One publisher “told us that it was destined for the damaged goods bin, and they could see no future for it in the market,” Pitts said.

She framed that letter and hung it in her office.

So, the women paid for the first run of books and elves in 2005. Their company, Creatively Classic Activities and Books, is based just outside Atlanta.

“The Elf on the Shelf,” which sells for $29.95, spread slowly, first in the Southeast and then East Coast before heading west. In recent years, it has gone abroad, mostly to Canada, Mexico, the United Kingdom and Ireland, she said.

The book was always subtitled as “A Christmas Tradition,” perhaps a bold move for a product first financed with credit cards and money Pitts got from selling her house.

“We knew that if families got this into their homes and experienced it, then that piece would take care of itself,” she said.

“It’s fun. It’s magical,” she said. “It’s really the personality of the family that’s reflected in the elf.”

In Arlington, Jennifer Palfrey’s 6-year-old daughter found a loophole in that magic just before Christmas last year.

“Kennedi told us that her elf opened one of her presents early,” she said.

Palfrey was stuck — either accept her daughter’s explanation or admit their elf, Bella, doesn’t actually come to life and fly around their house.

“There’s not much you can say as a parent at that moment,” she said.

Unfortunately for Kennedi, the present was a T-shirt and not some exciting new toy, she said.

While Bella made for a convenient scapegoat, Kennedi takes her seriously. Touching the elf takes away its magic, according to the book. If that happens at Palfrey’s home, they use cooking tongs to pick up the elf and put it in the freezer to “recharge its magic,” she said.

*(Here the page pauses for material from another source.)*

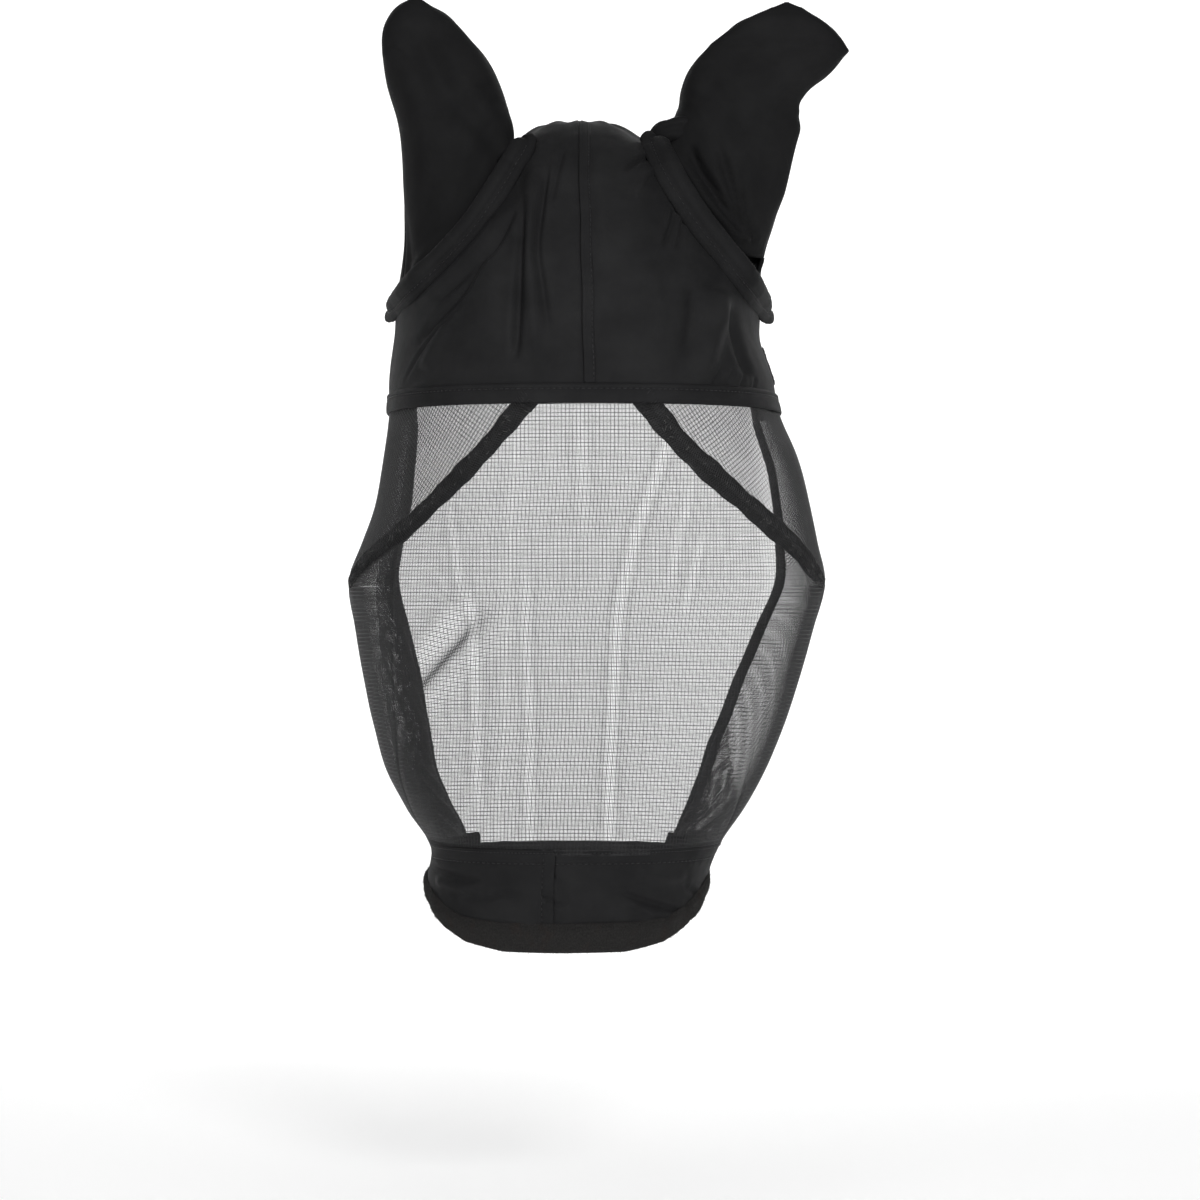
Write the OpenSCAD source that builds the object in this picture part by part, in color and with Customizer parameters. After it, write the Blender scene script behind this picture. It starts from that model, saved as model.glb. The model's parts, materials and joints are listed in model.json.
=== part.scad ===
// Horse fly mask with ear covers: stretch-fabric hood and noseband, net face,
// bound edges and two hook-and-loop straps. Millimetres, +Z up, the face looks
// along -Y. The origin is on the centre line, in the level of the lowest point
// of the nose edge.

/* [Size] */
// Widest width over the cheeks, at the dart tips
cheek_w = 275; // [255:1:295]
// Depth from the brow to the back of the throat
mask_d = 299; // [275:1:320]
// Height from the nose edge to the top of the poll
poll_h = 474; // [440:1:510]

/* [Fabric] */
// Thickness of the stretch fabric
fabric_t = 1.4; // [1:0.1:1.6]
// Thickness of the net
net_t = 0.8; // [0.6:0.1:1]
// Height of the turned hem along the brow
hem_h = 10; // [8:0.5:12]
// Width of the dart tapes
dart_w = 11; // [9:0.5:13]

/* [Edges] */
// Width of the padded rim round each ear opening
rim_w = 14; // [11:0.5:16]
// Thickness of the padded rim
rim_t = 5; // [4:0.5:6]
// Width of the binding on the rear edges of the net and the hood
bind_w = 10; // [8:0.5:12]
// Height of the soft binding in the middle of the nose edge
nose_bind_h = 16; // [14:0.5:18]

/* [Straps] */
// Width of the throat strap
throat_strap_w = 22; // [18:1:24]
// Width of the chin strap
chin_strap_w = 14; // [12:0.5:15]

/* [Hidden] */

kx = cheek_w / 275;
ky = mask_d / 299;
kz = poll_h / 474;

black = [0.05, 0.05, 0.055];
charcoal = [0.09, 0.09, 0.1];
net_grey = [0.3, 0.3, 0.32];

// ---- the body surface -------------------------------------------------
// Cross-sections of the mask. Each row is a level v up the face, then z, the
// left and right reach in x, the middle in x, the front, widest and rear y,
// and how far an inset of 1 mm moves the wall sideways and down.
BODY = [
    [-5, -5, -78, 66, -6, -79, 0, 72, 1, 0],
    [15, 15, -84, 72, -6, -83, 0, 78, 1, 0],
    [35, 35, -85, 74, -6, -86, 0, 82, 1, 0],
    [55, 55, -83, 82, -5, -89, 0, 88, 1, 0],
    [77, 77, -97, 97, -4, -94, 0, 100, 1, 0],
    [97, 97, -108, 108, -3, -98, 1, 110, 1, 0],
    [125, 125, -116, 120, -1, -103, 3, 122, 1, 0],
    [153, 153, -122, 129, 0, -107, 6, 138, 1, 0],
    [181, 181, -127, 137, 1, -111, 9, 150, 1, 0],
    [209, 209, -131, 144, 3, -113, 12, 162, 1, 0],
    [230, 230, -124, 140, 3, -113, 16, 168, 1, 0],
    [251, 251, -117, 136, 4, -112, 24, 174, 1, 0],
    [280, 280, -112, 129, 5, -109, 34, 180, 1, 0],
    [308, 308, -109, 118, 5, -105, 44, 185, 1, 0],
    [325, 325, -109, 115, 5, -102, 45, 186, 1, 0],
    [350, 350, -106, 107, 4, -99, 45, 183, 1, 0.1],
    [370, 369, -103, 106, 4, -96, 44, 177, 0.95, 0.3],
    [395, 390, -84, 93, 3, -90, 42, 166, 0.8, 0.6],
    [420, 410, -68, 78, 3, -81, 38, 151, 0.75, 0.65],
    [445, 431, -53, 66, 2, -68, 34, 130, 0.7, 0.7],
    [465, 445, -46, 58, 2, -56, 30, 112, 0.65, 0.75],
    [480, 455, -40, 51, 2, -45, 26, 95, 0.55, 0.85],
    [495, 464, -32, 38, 2, -31, 22, 72, 0.4, 0.9],
    [506, 470, -22, 28, 2, -18, 18, 52, 0.3, 0.95],
    [516, 473.2, -11, 18, 2, -5, 14, 34, 0.15, 1],
    [524, 474, 0, 4, 2, 6, 11, 20, 0, 1]];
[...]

Some folks have criticized the elf’s rules, saying it’s not really imaginative play if kids are told the elves are real but that they can’t play with them.

And then there is the surveillance role. Does Elf on the Shelf teach “a generation of children to accept, not question, increasingly intrusive (albeit whimsically packaged) modes of surveillance?” asked a paper published last year by the Canadian Centre for Policy Alternatives.

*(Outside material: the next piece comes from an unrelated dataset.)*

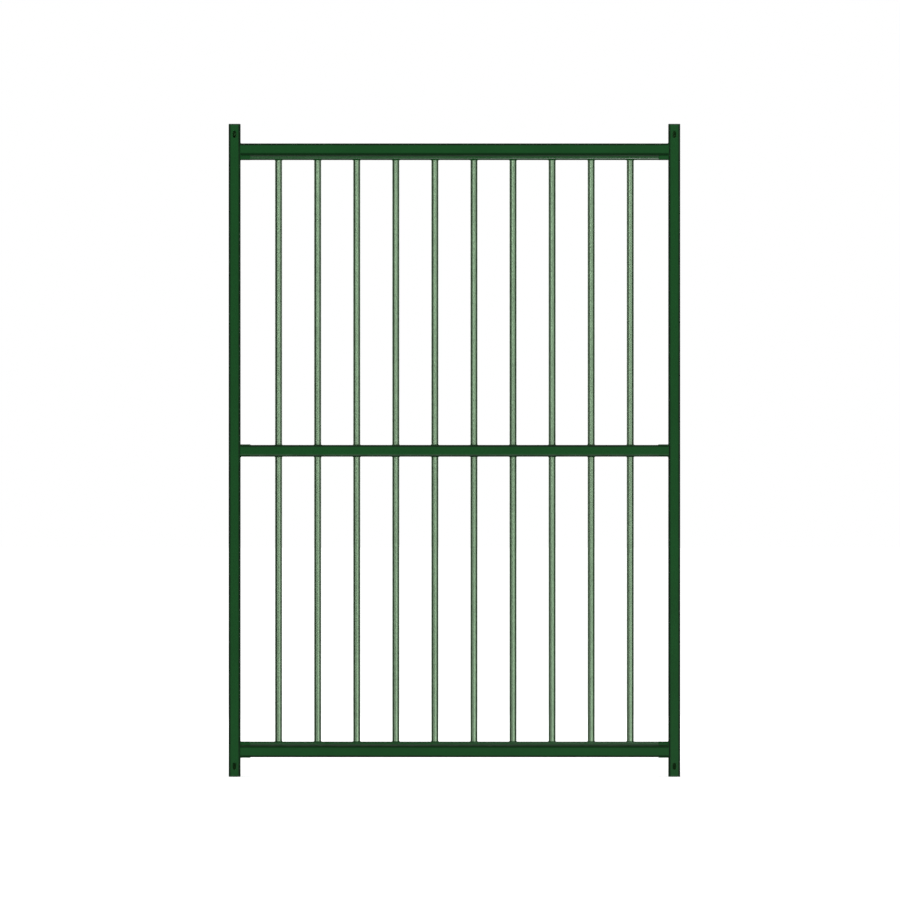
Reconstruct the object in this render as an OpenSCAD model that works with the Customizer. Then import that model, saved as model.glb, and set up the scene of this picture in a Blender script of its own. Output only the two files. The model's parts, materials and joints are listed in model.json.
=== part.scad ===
// Livestock pen panel: a welded frame of square tube with two rows of upright round bars.
// Millimetres. +Z is up and the front faces -Y.
// The origin is on the ground, under the middle of the panel.

/* [Panel] */
// Width over the two posts
overall_w = 1155; // [900:5:1600]
// Height over the end caps of the posts
overall_h = 1670; // [1100:5:2200]
// How far each post runs past the rails, at both ends
post_reach = 50; // [40:1:120]

/* [Frame tube] */
// Side of the square tube of the posts and rails
tube = 30; // [25:1:50]
// Wall of the square tube
tube_wall = 2; // [1.5:0.25:3]
// Outer corner radius of the square tube
tube_corner = 4.5; // [3:0.25:4.5]

/* [Bars] */
// Number of bars in each row
bar_count = 10; // [4:1:14]
// Distance from a post's inner face to the axis of the nearest bar
end_bay = 97.5; // [40:0.5:160]
// Outer diameter of a bar
bar_d = 18; // [12:0.5:22]
// Wall of a bar's tube
bar_wall = 1.5; // [1:0.25:2.5]
// How far a bar's end goes into the middle rail
bar_seat = 8; // [4:0.5:12]
// Space between a bar's other end and the rail behind the shallower channel
bar_end_gap = 1; // [0.5:0.5:4]

/* [Bar carriers] */
// Height of the channel under the top rail
top_carrier_h = 12; // [10:0.5:25]
// Height of the channel on the bottom rail
bottom_carrier_h = 9.5; // [7.5:0.5:25]
// Sheet thickness of the channels and of their end pieces
carrier_sheet = 1.5; // [1:0.25:2.5]
// Outer bend radius of the channels
carrier_bend = 6; // [3:0.5:7]
// How far the channels and end pieces stand back from the rail's front and back faces
carrier_setback = 3; // [3:0.25:4]
// Length of each end piece, measured from the post
end_piece_l = 25; // [15:1:40]
// Space left between a channel and its end pieces, filled by the weld
end_gap = 0.2; // [0:0.1:0.5]

/* [Joint straps] */
// Thickness of the straps at the ends of the middle rail
mid_strap_t = 1.5; // [1:0.25:3]
// Thickness of the straps under the ends of the bottom rail
foot_strap_t = 1.5; // [1:0.25:3]
// Length of each strap, measured from the post
strap_l = 25; // [15:1:40]
// How far a strap stands back from the rail's front and back faces
strap_setback = 4.5; // [4.5:0.25:7]

/* [Bolt slots] */
// Width of a slot
slot_w = 9; // [6:0.5:12]
// Length of a slot, end to end
slot_l = 18; // [13:0.5:30]
// Distance from the end of the panel to the middle of a slot
slot_from_end = 27; // [25:0.5:60]

/* [End caps] */
// Thickness of a cap's head, which closes the post's end
cap_head = 2.5; // [1.5:0.25:5]
// How far a cap's plug goes into the post
cap_plug_l = 12; // [8:0.5:15]
// Wall of a cap's plug
cap_plug_wall = 2; // [1.5:0.25:3]

/* [Fits] */
// Clearance all round a bar in its hole
bar_clearance = 0.25; // [0.1:0.05:0.5]
// Clearance all round a cap's plug in the post
plug_clearance = 0.2; // [0.1:0.05:0.4]

/* [Hidden] */

$fn = 64;
// A cutter runs this far past the face that it cuts
through = 1;

frame_green = [0.11, 0.29, 0.15];
bar_green = [0.60, 0.70, 0.58];
cap_black = [0.06, 0.08, 0.06];

// Across the panel
rail_l = overall_w - 2 * tube;
post_x = (rail_l + tube) / 2;
carrier_l = rail_l - 2 * (end_piece_l + end_gap);
carrier_depth = tube - 2 * carrier_setback;
strap_depth = tube - 2 * strap_setback;

// Up the panel, each height being the underside of its piece
post_l = overall_h - 2 * cap_head;
bottom_rail_z = post_reach;
top_rail_z = overall_h - post_reach - tube;
bottom_carrier_z = bottom_rail_z + tube;
top_carrier_z = top_rail_z - top_carrier_h;

// The middle rail sits half way up the opening, so both rows of bars show the same length
opening_bottom_z = bottom_carrier_z + bottom_carrier_h;
middle_rail_z = (opening_bottom_z + top_carrier_z - tube) / 2;

// All the bars are one length, and go equally far into the channels
carrier_seat = min(top_carrier_h, bottom_carrier_h) - bar_end_gap;
bar_l = carrier_seat + middle_rail_z - opening_bottom_z + bar_seat;
upper_bar_z = middle_rail_z + tube - bar_seat;
lower_bar_z = opening_bottom_z - carrier_seat;
bar_hole_d = bar_d + 2 * bar_clearance;

// Bar axes, counted from the left and spread evenly between the two end bays
bar_pitch = (rail_l - 2 * end_bay) / (bar_count - 1);
function bar_x(i) = (i - (bar_count - 1) / 2) * bar_pitch;

// A bar's node name ends in its number, in two digits counted from 1
function bar_node(row, i) = str(row, "_bar_", i < 9 ? "0" : "", i + 1);

// Cross-sections

module rounded_square(side, r) {
    square([side, side - 2 * r], center = true);
    square([side - 2 * r, side], center = true);
    for (x = [-1, 1], y = [-1, 1])
        translate([x * (side / 2 - r), y * (side / 2 - r)])
            circle(r);
}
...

Sure, adults see a cloth and plastic toy, but parents tell their kids that it’s real.

Culture and parents are the “two of the most important things shaping who we become,” said Jack Marshall, an attorney and founder of ProEthics, an ethics consulting firm in Alexandria, Virginia.

More today than ever before, parents have to teach kids to value their privacy, he said.

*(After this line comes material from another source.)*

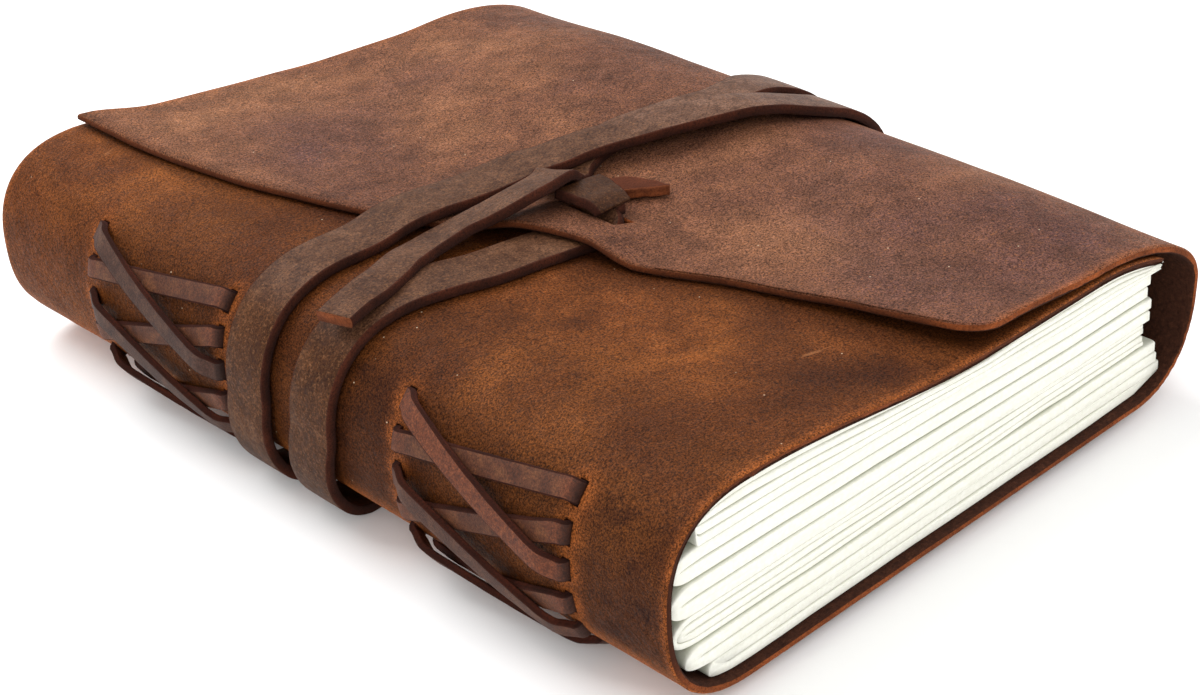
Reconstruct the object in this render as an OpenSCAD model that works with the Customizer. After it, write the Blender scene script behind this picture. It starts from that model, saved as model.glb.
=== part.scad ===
// Leather notebook, closed and bound with its own wrap strap.
// It lies on its back cover: +X runs from the spine to the fore-edge, +Y from the
// tail to the head, +Z up. The origin is the middle of the footprint, on the table.

/* [Cover] */
// Width of the closed cover, from the spine to the fore-edge fold
cover_w = 133; // [120:1:160]
// Height of the cover along the spine
cover_h = 180; // [165:1:220]
// Thickness of the leather
leather_t = 1.5; // [1.2:0.1:1.9]
// Outside thickness of the closed cover at the spine
spine_h = 37; // [33:0.5:42]
// How far the rounded spine reaches into the flat of the covers
spine_depth = 19; // [16:0.5:24]
// Outside height of the front cover at its middle
front_h = 32; // [30:0.5:33]
// Width of the front cover, from the back of the spine to its cut end
front_w = 121.5; // [105:0.5:122]
// Length over which the front cover slopes down from the spine
front_slope = 56; // [40:1:75]
// Drop of the front cover at its cut end
front_drop = 3.2; // [2:0.1:5]
// How far the head edge draws in between the spine and the fore-edge
head_skew = 11.5; // [0:0.5:12]

/* [Flap] */
// Height of the widest point of the fore-edge fold
fold_mid = 20; // [16:0.5:22]
// Depth of the fold above its widest point
fold_top = 32; // [26:0.5:36]
// Depth of the fold below its widest point
fold_low = 17; // [13:0.5:22]
// Space between the front cover and the flap at the fold
flap_gap = 0.9; // [0.6:0.1:1.6]
// How much more the fold swells in its middle than at the tail
fold_swell = 2.8; // [0:0.1:3]
// Radius of the flap's corner at the tail
flap_corner = 6; // [2:0.5:12]
// Lift of the flap's tail corner off the front cover
tail_lift = 2.2; // [0:0.1:4]
// Lift of the flap's head corner off the front cover
head_lift = 0.4; // [0:0.1:3]
// Length over which the flap comes down from the fold onto the front cover
flap_fall = 45; // [35:1:60]
// Distance of the flap's slit for the strap from the back of the spine
knot_d = 58; // [50:0.5:66]
// Distance of that slit's middle from the tail edge
knot_e = 75; // [68:0.5:95]

/* [Pages] */
// Height of the paper
page_h = 164.5; // [155:0.5:166]
// Inset of the paper from the cover's tail edge
page_inset = 1.2; // [1:0.1:4]
// Number of folded signatures
signatures = 6; // [4:1:7]
// How far the front cover's cut end reaches past an even stack of pages
page_short = 0.5; // [0:0.1:6]
// Depth of the rounded folds
fold_round = 5; // [3:0.5:7]

/* [Lacing] */
// Width of the lace
lace_w = 3.8; // [2.5:0.1:4.2]
// Thickness of the lace
lace_t = 1.3; // [0.8:0.1:1.6]
// Distance from the tail edge to the first column of slits
tail_column = 21; // [15:0.5:28]
// Distance between the two columns of one lacing
lace_span = 39.5; // [30:0.5:42]
// Distance from the cover's head edge to the last column of slits
head_column = 32; // [25:0.5:35]
// Angle of the first row of slits above the middle of the spine
row_first = 40; // [36:1:44]
// Angle between rows of slits
row_step = 18.8; // [18:0.2:20]

/* [Strap] */
// Width of the wrap strap
strap_w = 10.4; // [8:0.2:11]
// Thickness of the wrap strap
strap_t = 2; // [1.6:0.1:2.6]
// Length of the pointed end that comes out beside the knot
tail_len = 12; // [9:0.5:14]

/* [Hidden] */
$fn = 48;

leather_brown = [0.36, 0.19, 0.10];
strap_brown = [0.27, 0.18, 0.15];
lace_brown = [0.45, 0.25, 0.14];
paper_white = [0.95, 0.94, 0.90];

// Clearances: between layers of leather, under and over the strap, round a lace, under the book
rest_gap = 0.35;
strap_gap = 0.25;
lace_gap = 0.25;
slit_clear = 0.25;
floor_gap = 0.25;
fold_gap = 0.35;
// Exponents of the rounded outlines: 2 is an ellipse, more is squarer
spine_n = 2.5;
fold_top_n = 2;
fold_low_n = 2.3;

function smooth(t) = let(c = min(1, max(0, t))) c * c * (3 - 2 * c);
function mix(a, b, t) = a + (b - a) * t;
// A value read along a list of [place, value] pairs, rounded off over a length r
function eased(p, list, r) = (lookup(p - r, list) + 2 * lookup(p, list) + lookup(p + r, list)) / 4;
function unit(v) = v / norm(v);
// n places between a and b, without the ends
function between(a, b, n) = [for (i = [1:n]) a + (b - a) * i / (n + 1)];

// A place on the notebook: d from the back of the spine, e from the tail edge, h above the
// underside of the cover, which rests on the strap
function place(d, e, h) = [d - cover_w / 2, e - cover_h / 2, strap_t + floor_gap + h];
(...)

Foreign hackers, marketers, even our own National Security Agency have been prying into our lives. Now even Santa outsources his intelligence gathering operation?

Elf on the Shelf “might not be a big deal now, but it plants the germ of an idea,” he said.

Seriously? It’s Christmas. They’re kids.

Exactly, said David Kyle Johnson, a philosophy professor at King’s College in Wilkes-Barre, Pennsylvania, and author of “The Myths That Stole Christmas.”

“It’s not that they’re just kids,” he said. “It’s that they are only kids. They are learning lessons every day that will stick with them for life.”

It is not hard for an adult to recall some childhood moment that seemed trivial at the time but shaped who they are today.

The problem is that parents have no way of knowing which trivial moments are leaving deep impressions with their kids, he said. “Ultimately the stakes are high.”

That might be complicating it a bit, Pitts said. Sure, “Santa gets reports on everything you do — good and bad. We like to focus on the good things you do,” she said. The NSA has not requested access to the elves’ reports, she said.

In Everett, Ryan Reese and his family tried Elf on the Shelf a few years back.

“It didn’t fit with our family and how we celebrate Christmas,” he said.

For them, the holiday is about “God giving the gift of Jesus to us,” said Reese, who is pastor at Everett’s Pinehurst Baptist Church.

He has no problem with other people making the elf part of their family tradition. Some Pinehurst Baptist parishioners bring it out every year, he said.

“We’re not anti-tradition. Last weekend we watched ‘Ernest Saves Christmas,’” he said.

And they have a tree with presents below.

The presents are not based on Santa’s naughty or nice list, though.

“We tell our kids the presents come from us because we love you,” he said. “Sometimes my kids are good, sometimes they’re bad” — like all kids.